-- START OF Task material --

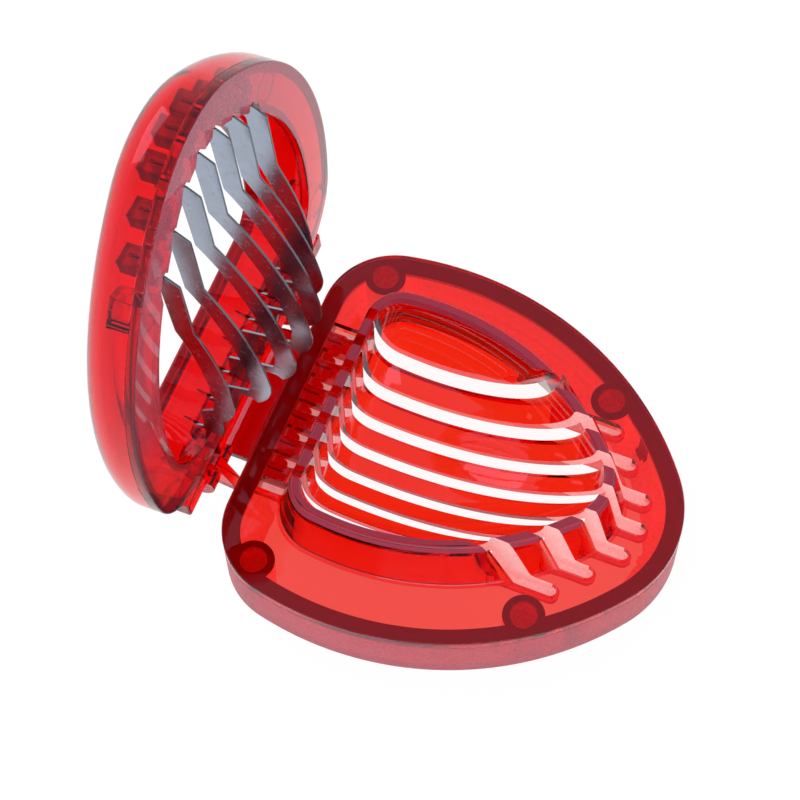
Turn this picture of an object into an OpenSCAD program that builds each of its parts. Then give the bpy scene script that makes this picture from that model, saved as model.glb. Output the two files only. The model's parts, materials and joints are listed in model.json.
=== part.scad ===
// Hinged slicer for strawberries and boiled eggs: a slotted cradle in a two-part base,
// and a domed lid that carries a row of curved steel blades. Millimetres, +Z up.
// The pieces are drawn closed, with z = 0 on the top of the base, and are then placed:
// the base as it stands, and the lid turned back about the hinge.

/* [Outline] */
// Distance from the origin of the outline to its tip
tip_y = 64.5; // [55:0.5:80]
// Radius of the tip
tip_r = 25; // [15:0.5:30]
// Half of the greatest width
half_w = 45; // [36:0.5:60]
// Radius of the two long side curves
side_r = 74; // [60:1:110]
// Radius of the two corners beside the hinge
corner_r = 16.8; // [12:0.2:20]
// Distance from the origin of the outline to the straight hinge side
back_y = 28.8; // [24:0.2:40]

/* [Base] */
// Height of the base without its cradle
base_h = 17; // [12:0.5:26]
// Thickness of the tray's plate
plate_t = 2.4; // [1.6:0.1:4]
// Thickness of the casing's wall
wall_t = 2.6; // [1.6:0.1:4]
// Thickness of the casing's floor
floor_t = 1.4; // [1:0.1:3]
// Height of the cradle's collar above the plate
collar_h = 13.4; // [8:0.2:20]
// Inset of the collar's top edge from the outline
collar_inset = 16.2; // [13:0.2:22]
// How far the collar's foot stands out beyond its top edge
collar_flare = 3; // [0:0.2:5]
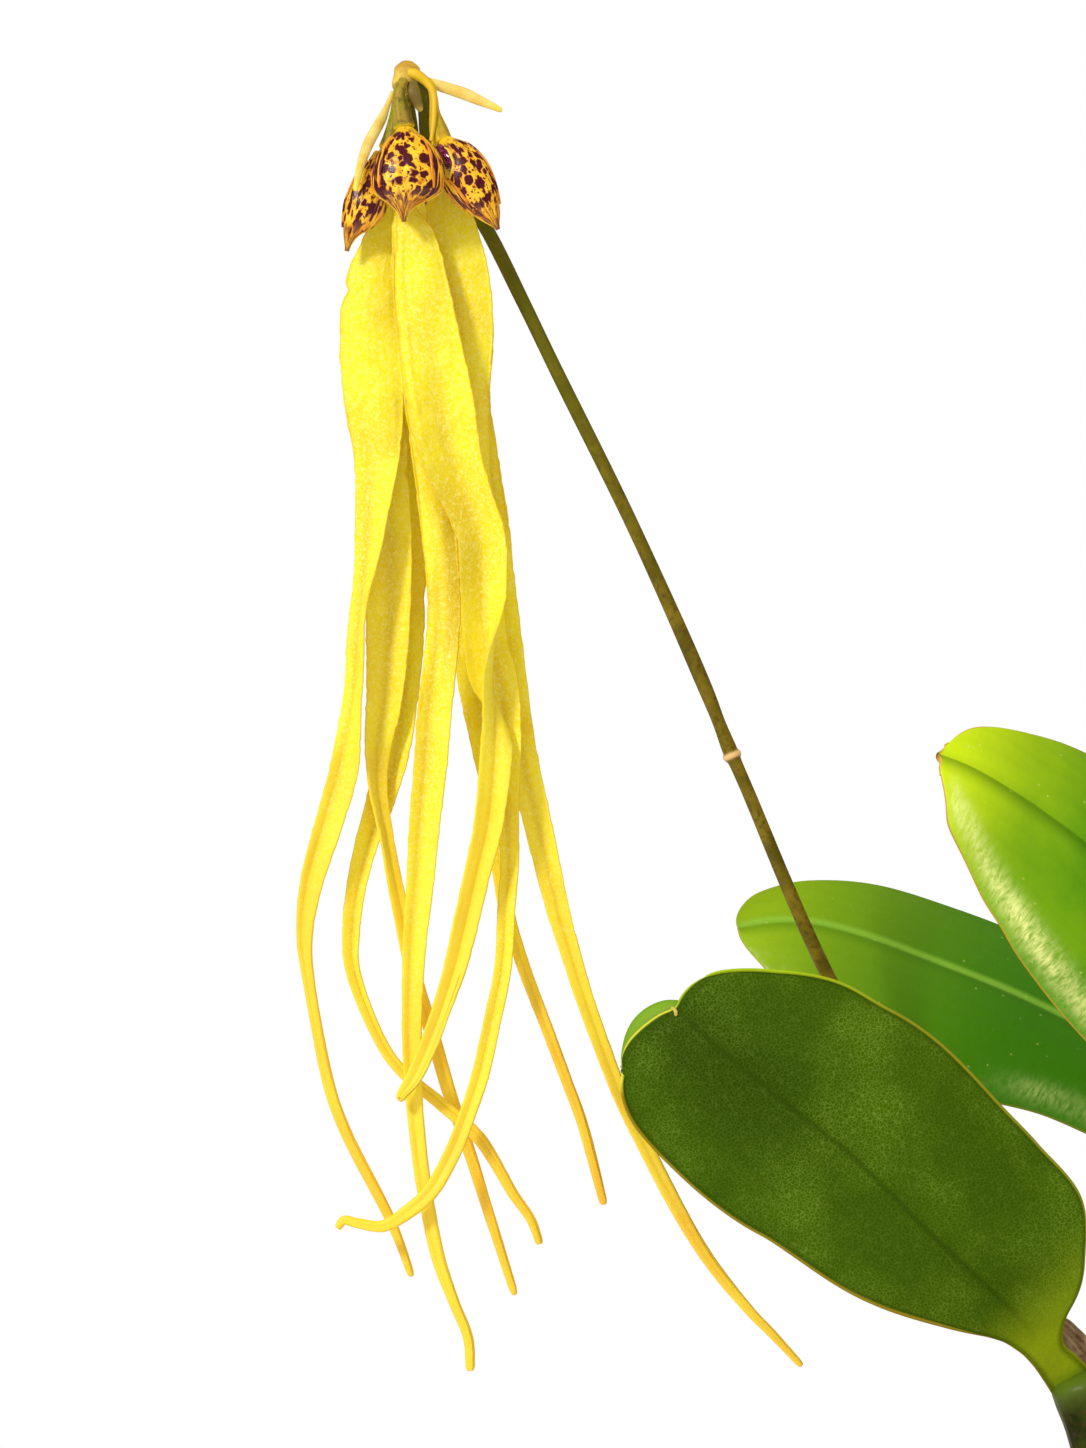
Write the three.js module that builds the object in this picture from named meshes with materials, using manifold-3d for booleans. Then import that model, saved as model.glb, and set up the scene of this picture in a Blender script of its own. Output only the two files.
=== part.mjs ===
// A bulbophyllum orchid in flower, standing in a plain clay pot of bark.
// Millimetres, +Z up. The origin is the centre of the pot's underside; the flowers hang to -X,
// and the plant is seen from -Y.
import * as THREE from 'three';
import { mergeVertices } from 'three/addons/utils/BufferGeometryUtils.js';
import Module from 'manifold-3d';

const wasm = await Module();
wasm.setup();

// ---------------------------------------------------------------- driving dimensions

const GAP = 0.3; // clearance between neighbouring pieces
const CUT = 0.34; // how much larger a neighbour is taken when it is cut away

const POT = {
  height: 85,
  rimRadius: 55,
  rimDepth: 14, // height of the thicker band under the rim
  rimStep: 3,
  footRadius: 38,
  wall: 5,
  floor: 6,
  sides: 40,
  holes: 4,
  holeRadius: 5,
  holeCircle: 20,
};

const BARK = {
  top: 79, // mean height of the bark's surface
  crown: 1.5, // how far it rises towards the middle
  relief: 2.2, // how far the chips stand up
  chip: 9, // typical size of a chip
  rings: 11,
  sides: 40,
};

const BLADE = 0.7; // thickness of sepals, petals and bracts
const LEAF_THICKNESS = 1.2;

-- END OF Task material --

The exercise: Extract the lines above, from the first one through the one containing "about the hinge.", and return only those, unchanged.

Solved problem:
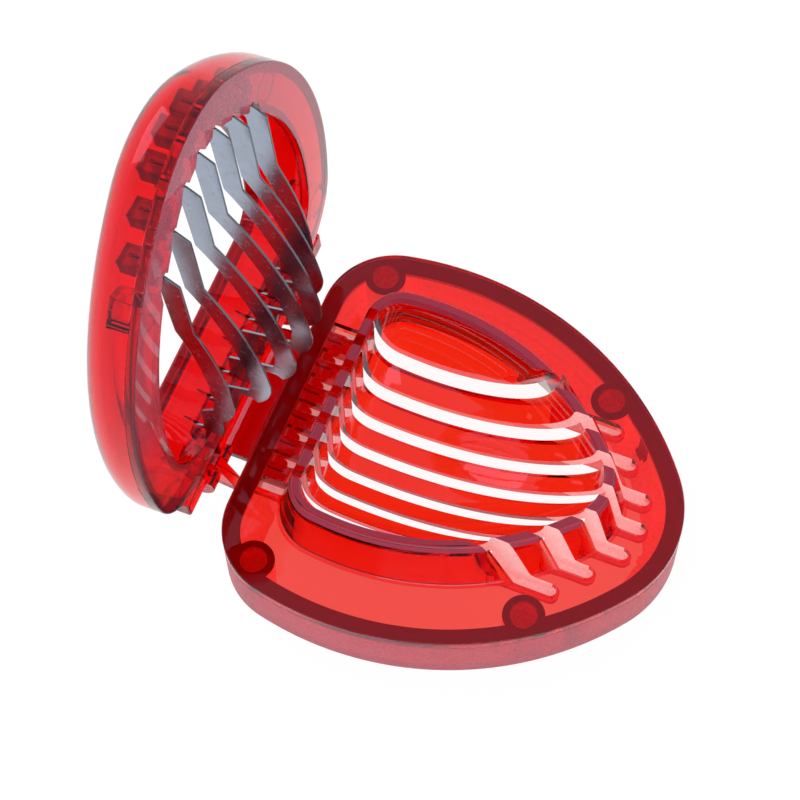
Turn this picture of an object into an OpenSCAD program that builds each of its parts. Then give the bpy scene script that makes this picture from that model, saved as model.glb. Output the two files only. The model's parts, materials and joints are listed in model.json.
=== part.scad ===
// Hinged slicer for strawberries and boiled eggs: a slotted cradle in a two-part base,
// and a domed lid that carries a row of curved steel blades. Millimetres, +Z up.
// The pieces are drawn closed, with z = 0 on the top of the base, and are then placed:
// the base as it stands, and the lid turned back about the hinge.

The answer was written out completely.